__Work to do__: Reproduce each line exactly. Skip none.

Start Data section

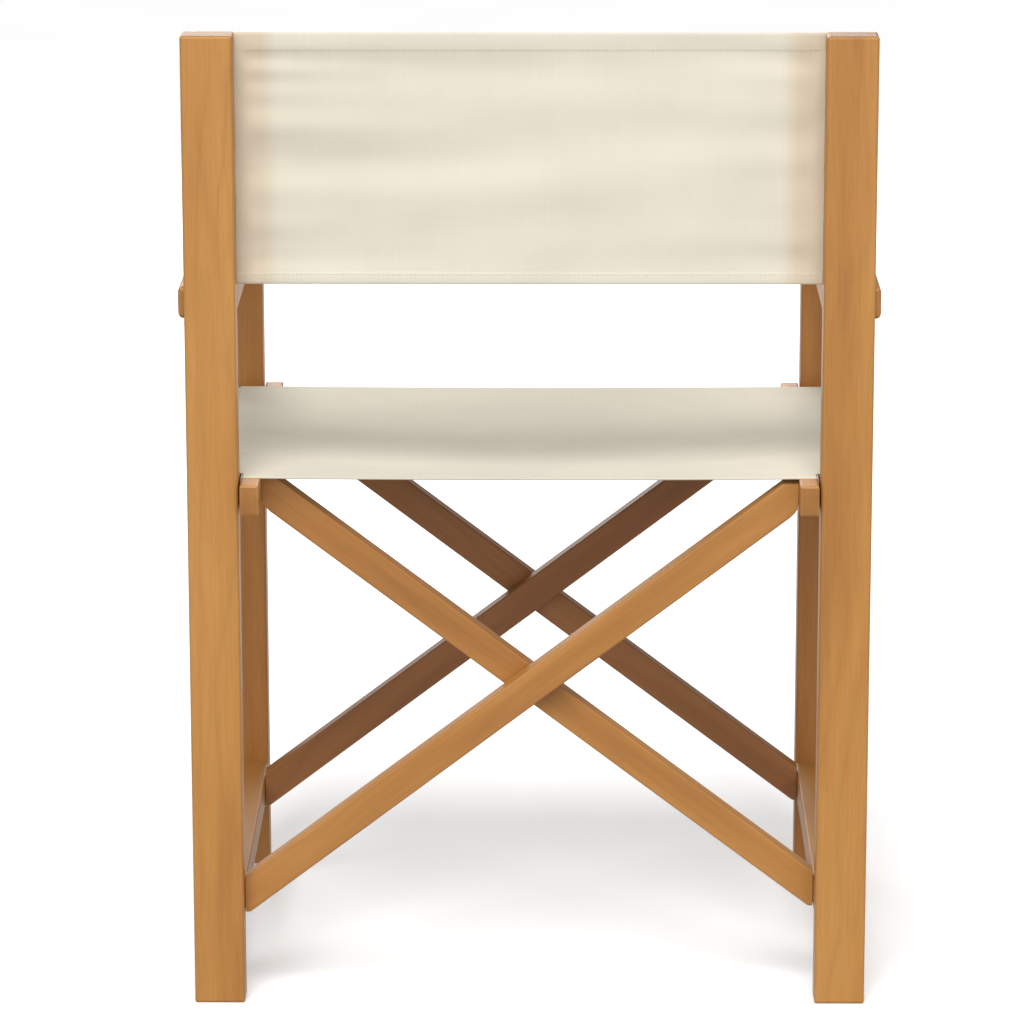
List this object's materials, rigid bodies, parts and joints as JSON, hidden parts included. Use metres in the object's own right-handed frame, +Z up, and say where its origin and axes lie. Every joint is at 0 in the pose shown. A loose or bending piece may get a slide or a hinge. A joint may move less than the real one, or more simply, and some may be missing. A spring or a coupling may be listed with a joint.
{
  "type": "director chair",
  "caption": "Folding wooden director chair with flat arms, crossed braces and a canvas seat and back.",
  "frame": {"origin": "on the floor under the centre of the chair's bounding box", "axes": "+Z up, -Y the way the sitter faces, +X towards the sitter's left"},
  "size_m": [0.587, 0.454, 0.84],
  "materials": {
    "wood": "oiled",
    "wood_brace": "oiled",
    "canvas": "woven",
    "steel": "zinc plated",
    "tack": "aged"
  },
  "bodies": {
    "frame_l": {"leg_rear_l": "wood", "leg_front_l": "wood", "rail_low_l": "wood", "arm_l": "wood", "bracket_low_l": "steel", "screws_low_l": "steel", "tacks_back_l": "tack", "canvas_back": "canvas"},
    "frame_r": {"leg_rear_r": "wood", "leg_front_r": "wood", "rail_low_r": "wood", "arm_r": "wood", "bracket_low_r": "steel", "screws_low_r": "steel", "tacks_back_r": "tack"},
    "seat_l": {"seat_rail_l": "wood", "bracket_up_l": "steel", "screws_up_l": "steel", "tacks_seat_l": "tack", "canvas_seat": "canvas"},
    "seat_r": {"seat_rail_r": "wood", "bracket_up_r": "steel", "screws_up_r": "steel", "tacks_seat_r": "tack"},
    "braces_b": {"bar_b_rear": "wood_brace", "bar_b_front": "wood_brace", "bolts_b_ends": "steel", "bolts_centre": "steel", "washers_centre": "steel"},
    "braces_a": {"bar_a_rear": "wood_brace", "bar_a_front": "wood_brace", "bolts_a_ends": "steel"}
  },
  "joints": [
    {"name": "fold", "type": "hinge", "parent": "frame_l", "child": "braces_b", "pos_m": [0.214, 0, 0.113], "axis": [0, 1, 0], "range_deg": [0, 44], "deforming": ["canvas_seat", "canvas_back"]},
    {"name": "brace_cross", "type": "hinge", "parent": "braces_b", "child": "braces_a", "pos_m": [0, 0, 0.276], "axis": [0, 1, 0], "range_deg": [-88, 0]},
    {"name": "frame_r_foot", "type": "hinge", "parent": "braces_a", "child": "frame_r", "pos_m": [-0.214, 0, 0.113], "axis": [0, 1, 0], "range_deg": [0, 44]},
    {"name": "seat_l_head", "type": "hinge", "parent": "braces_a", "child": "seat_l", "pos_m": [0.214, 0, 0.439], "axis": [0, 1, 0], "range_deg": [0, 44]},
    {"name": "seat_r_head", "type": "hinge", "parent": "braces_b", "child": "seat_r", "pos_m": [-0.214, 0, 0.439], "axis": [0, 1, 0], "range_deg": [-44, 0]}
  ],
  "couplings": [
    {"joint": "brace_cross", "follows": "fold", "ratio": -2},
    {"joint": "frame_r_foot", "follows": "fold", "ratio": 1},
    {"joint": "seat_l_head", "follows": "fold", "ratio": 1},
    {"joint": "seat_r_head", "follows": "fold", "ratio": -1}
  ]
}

End Data section

__Exercise answer__:
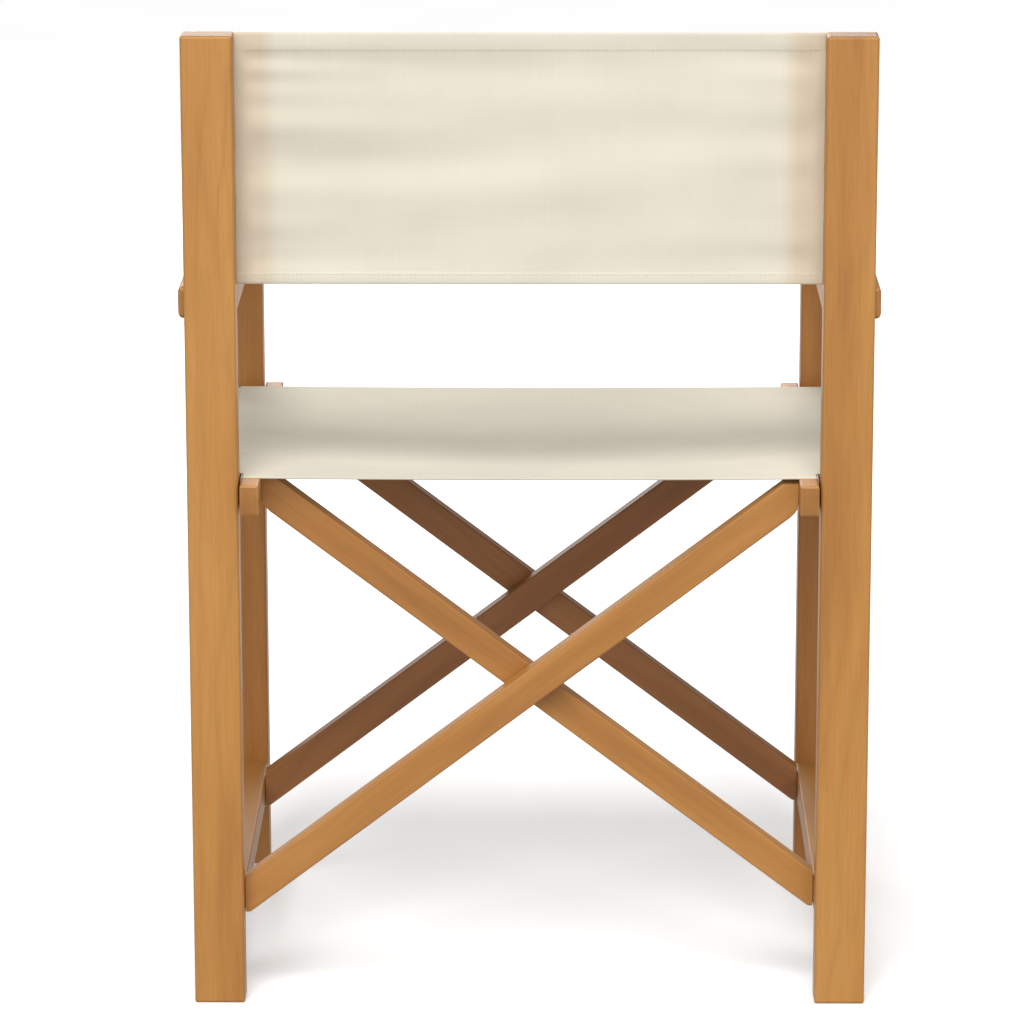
List this object's materials, rigid bodies, parts and joints as JSON, hidden parts included. Use metres in the object's own right-handed frame, +Z up, and say where its origin and axes lie. Every joint is at 0 in the pose shown. A loose or bending piece may get a slide or a hinge. A joint may move less than the real one, or more simply, and some may be missing. A spring or a coupling may be listed with a joint.
{
  "type": "director chair",
  "caption": "Folding wooden director chair with flat arms, crossed braces and a canvas seat and back.",
  "frame": {"origin": "on the floor under the centre of the chair's bounding box", "axes": "+Z up, -Y the way the sitter faces, +X towards the sitter's left"},
  "size_m": [0.587, 0.454, 0.84],
  "materials": {
    "wood": "oiled",
    "wood_brace": "oiled",
    "canvas": "woven",
    "steel": "zinc plated",
    "tack": "aged"
  },
  "bodies": {
    "frame_l": {"leg_rear_l": "wood", "leg_front_l": "wood", "rail_low_l": "wood", "arm_l": "wood", "bracket_low_l": "steel", "screws_low_l": "steel", "tacks_back_l": "tack", "canvas_back": "canvas"},
    "frame_r": {"leg_rear_r": "wood", "leg_front_r": "wood", "rail_low_r": "wood", "arm_r": "wood", "bracket_low_r": "steel", "screws_low_r": "steel", "tacks_back_r": "tack"},
    "seat_l": {"seat_rail_l": "wood", "bracket_up_l": "steel", "screws_up_l": "steel", "tacks_seat_l": "tack", "canvas_seat": "canvas"},
    "seat_r": {"seat_rail_r": "wood", "bracket_up_r": "steel", "screws_up_r": "steel", "tacks_seat_r": "tack"},
    "braces_b": {"bar_b_rear": "wood_brace", "bar_b_front": "wood_brace", "bolts_b_ends": "steel", "bolts_centre": "steel", "washers_centre": "steel"},
    "braces_a": {"bar_a_rear": "wood_brace", "bar_a_front": "wood_brace", "bolts_a_ends": "steel"}
  },
  "joints": [
    {"name": "fold", "type": "hinge", "parent": "frame_l", "child": "braces_b", "pos_m": [0.214, 0, 0.113], "axis": [0, 1, 0], "range_deg": [0, 44], "deforming": ["canvas_seat", "canvas_back"]},
    {"name": "brace_cross", "type": "hinge", "parent": "braces_b", "child": "braces_a", "pos_m": [0, 0, 0.276], "axis": [0, 1, 0], "range_deg": [-88, 0]},
    {"name": "frame_r_foot", "type": "hinge", "parent": "braces_a", "child": "frame_r", "pos_m": [-0.214, 0, 0.113], "axis": [0, 1, 0], "range_deg": [0, 44]},
    {"name": "seat_l_head", "type": "hinge", "parent": "braces_a", "child": "seat_l", "pos_m": [0.214, 0, 0.439], "axis": [0, 1, 0], "range_deg": [0, 44]},
    {"name": "seat_r_head", "type": "hinge", "parent": "braces_b", "child": "seat_r", "pos_m": [-0.214, 0, 0.439], "axis": [0, 1, 0], "range_deg": [-44, 0]}
  ],
  "couplings": [
    {"joint": "brace_cross", "follows": "fold", "ratio": -2},
    {"joint": "frame_r_foot", "follows": "fold", "ratio": 1},
    {"joint": "seat_l_head", "follows": "fold", "ratio": 1},
    {"joint": "seat_r_head", "follows": "fold", "ratio": -1}
  ]
}